You could use the boolean array produced by in1d to index an arange. Reversing a so that the indices are different from the values:

>>> a[::-1]
array([10,  9,  8,  7,  6,  5,  4,  3,  2,  1,  0])
>>> a = a[::-1]

intersect1d still returns the same values...

>>> numpy.intersect1d(a, b)
array([ 2,  7, 10])

But in1d returns a boolean array:

>>> numpy.in1d(a, b)
array([ True, False, False,  True, False, False, False, False,  True,
       False, False], dtype=bool)

Which can be used to index a range:

>>> numpy.arange(a.shape[0])[numpy.in1d(a, b)]
array([0, 3, 8])
>>> indices = numpy.arange(a.shape[0])[numpy.in1d(a, b)]
>>> a[indices]
array([10,  7,  2])

To simplify the above, though, you could use nonzero -- this is probably the most correct approach, because it returns a tuple of uniform lists of X, Y... coordinates:

>>> numpy.nonzero(numpy.in1d(a, b))
(array([0, 3, 8]),)

Or, equivalently:

>>> numpy.in1d(a, b).nonzero()
(array([0, 3, 8]),)

The result can be used as an index to arrays of the same shape as a with no problems.

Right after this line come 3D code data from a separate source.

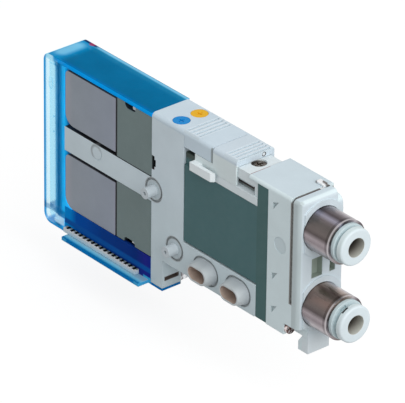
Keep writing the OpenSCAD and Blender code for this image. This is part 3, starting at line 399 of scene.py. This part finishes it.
def metal(name, colour, rough=0.3, lines=(1, 1, 1), line_scale=4000, metallic=1.0):
    """Plated or ground metal: fine lines along one direction, a little stain, softened edges."""
    material, tree, shader = new_material(name)
    base = colour(tree) if callable(colour) else linear(colour)
    fine = noise(tree, line_scale, 2, 0.6, lines)
    worn = spread(tree, noise(tree, STAIN_SCALE, 4, 0.6), 0.35, 0.65, 1 - STAIN, 1.0)
    streak = vary(tree, fine, 0.96, 1.04)
    base = scaled(tree, base, maths(tree, "MULTIPLY", worn, streak))
    tree.links.new(base, shader.inputs["Base Color"])
    shader.inputs["Metallic"].default_value = metallic
    tree.links.new(vary(tree, fine, rough - 0.05, rough + 0.07), shader.inputs["Roughness"])
    normal, _ = soft_edges(tree, METAL_EDGE * MM)
    bump(tree, shader, fine, LINE_HEIGHT * MM, normal)
    return material


def tinted(name, colour, opacity, tint, glow=0.0):
    """Clear tinted moulding: part of it lets what lies behind show through its tint.

    glow stands for the light that comes through the wall from its other side.
    """
    material, tree, shader = new_material(name)
    flow = vary(tree, noise(tree, CLEAR_FLOW, 3, 0.6), 0.93, 1.06)
    normal, edge = soft_edges(tree, CLEAR_EDGE * MM)
    # The edges are painted lighter: a painted highlight along them.
    edge_light = spread(tree, edge, 0.0, 1.0, 1.0, 1.35)
    base = scaled(tree, colour(tree), maths(tree, "MULTIPLY", flow, edge_light))
    tree.links.new(base, shader.inputs["Base Color"])
    if glow:
        tree.links.new(base, shader.inputs["Emission Color"])
        shader.inputs["Emission Strength"].default_value = glow
    shader.inputs["Specular IOR Level"].default_value = CLEAR_SPECULAR
    shader.inputs["Specular Tint"].default_value = CLEAR_SHINE
    roughness = vary(tree, noise(tree, POLISH, 2), CLEAR_ROUGH * 0.7, CLEAR_ROUGH * 1.5)
    tree.links.new(roughness, shader.inputs["Roughness"])
    bump(tree, shader, noise(tree, CLEAR_WAVE, 2), CLEAR_HEIGHT * MM, normal)
    clear = tree.nodes.new("ShaderNodeBsdfTransparent")
    clear.inputs["Color"].default_value = tint
    mix = tree.nodes.new("ShaderNodeMixShader")
    set_input(tree, mix.inputs["Fac"], opacity(tree) if callable(opacity) else opacity)
    tree.links.new(clear.outputs["BSDF"], mix.inputs[1])
    tree.links.new(shader.outputs["BSDF"], mix.inputs[2])
    tree.links.new(mix.outputs["Shader"], tree.nodes["Material Output"].inputs["Surface"])
    return material


def dress(names, material):
    for name in names:
        for slot in nodes[name].material_slots:
            slot.material = material


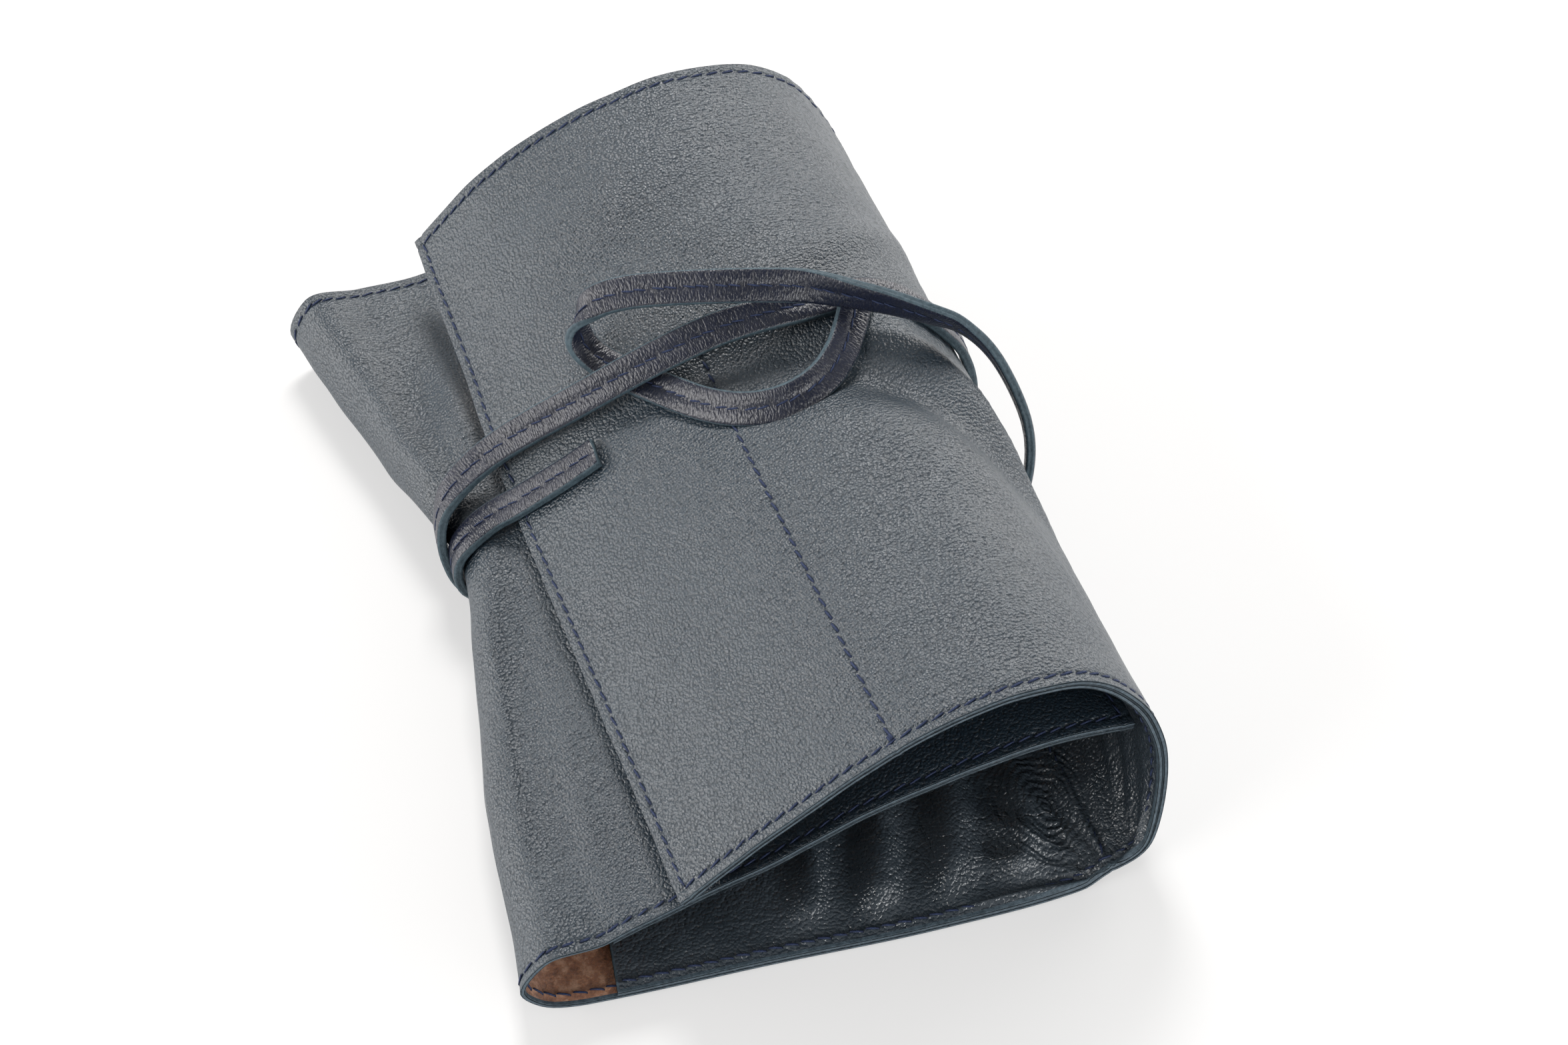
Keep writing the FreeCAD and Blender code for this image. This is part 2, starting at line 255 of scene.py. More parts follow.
def ripples(s, y, seed, wave):
    """Gentle uneven waves, about 1 high, from a few sines in seeded directions."""
    rng = np.random.default_rng(seed)
    total = np.zeros(np.broadcast(s, y).shape)
    for _ in range(SINES):
        angle, phase = rng.uniform(0, math.pi), rng.uniform(0, 2 * math.pi)
        length = wave * rng.uniform(0.7, 1.5)
        total += np.sin((s * math.cos(angle) + y * math.sin(angle)) * 2 * math.pi / length + phase)
    return total / math.sqrt(SINES)


def creases(s, y):
    """Dents and folds of the outer face, in millimetres, out of the roll."""
    h = sum(height * spot(s, y, *shape) for height, *shape in FOLDS)
    h += sum(height * ripples(s, y, seed, wave) for height, seed, wave in RIPPLES)
    side = between(s, *SIDE_WRINKLES)
    side = side * smooth((y - WRINKLES_FROM) / WRINKLES_RISE)
    lean = s + WRINKLE_LEAN * y + WRINKLE_SWAY * np.sin(y / SWAY_LENGTH)
    h += WRINKLE_HEIGHT * side * np.sin(lean * 2 * math.pi / WRINKLE_WAVE)
    return h * (1 - between(s, *ON_TABLE))


def seams_press(s, y):
    """How the stitching draws the leather in."""
    h = EDGE_SEAM_DEPTH * (groove(y - SEAM_INSET) + groove(SHEET_WIDTH - SEAM_INSET - y))
    h += EDGE_SEAM_DEPTH * (groove(s - SEAM_INSET) + groove(SPIRAL - SEAM_INSET - s))
    in_pockets = smooth((POCKET_DEPTH - y) / DIVIDER_FADE)
    for line in DIVIDERS.values():
        h += DIVIDER_DEPTH * groove(s - line) * in_pockets
    return h


def surface(s, y):
    """(points, outward normals) of the outer face with its creases."""
    s, y = np.broadcast_arrays(np.asarray(s, float), np.asarray(y, float))
    half = 0.5
    across = plain_face(s + half, y) - plain_face(s - half, y)
    lengthwise = plain_face(s, y + half) - plain_face(s, y - half)
    normal = np.cross(across, lengthwise)
    normal /= np.linalg.norm(normal, axis=-1, keepdims=True)
    relief = creases(s, y) + seams_press(s, y)
    return plain_face(s, y) + normal * relief[..., None], normal


def leather_points(s, y, lift):
    """Points off the outer face by lift, none of them under the table's top."""
    points, normal = surface(s, y)
    points = points + normal * np.asarray(lift, float)[..., None]
    points[..., 2] = np.maximum(points[..., 2], TABLE_GAP)
    return points


# ==================================================================================================
# Materials
# ==================================================================================================
COVER_DYE = (0.013, 0.028, 0.044), (0.020, 0.038, 0.056)
STRAP_DYE = (0.006, 0.009, 0.022), (0.012, 0.016, 0.036)
POCKET_DYE = (0.032, 0.044, 0.056), (0.054, 0.069, 0.084)
SUEDE_TUFTS = (0.25, 0.090, 0.038), (0.50, 0.21, 0.10), (0.78, 0.45, 0.28)
EDGE_DYE = (0.026, 0.042, 0.056), (0.105, 0.150, 0.185)
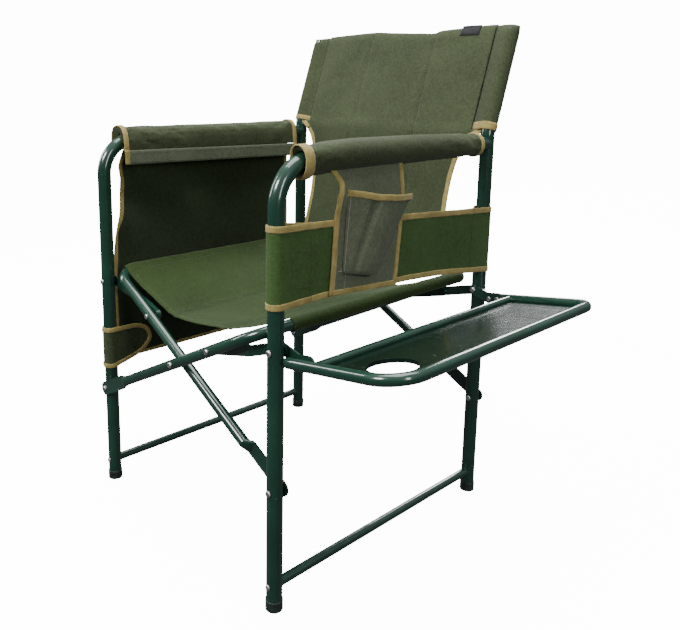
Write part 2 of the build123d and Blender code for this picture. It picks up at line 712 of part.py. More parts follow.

>>> a[numpy.nonzero(numpy.in1d(a, b))]
array([10,  7,  2])

But note that under many circumstances, it makes sense just to use the boolean array itself, rather than converting it into a set of non-boolean indices.

Finally, you can also pass the boolean array to argwhere, which produces a slightly differently-shaped result that's not as suitable for indexing, but might be useful for other purposes.

>>> numpy.argwhere(numpy.in1d(a, b))
array([[0],
       [3],
       [8]])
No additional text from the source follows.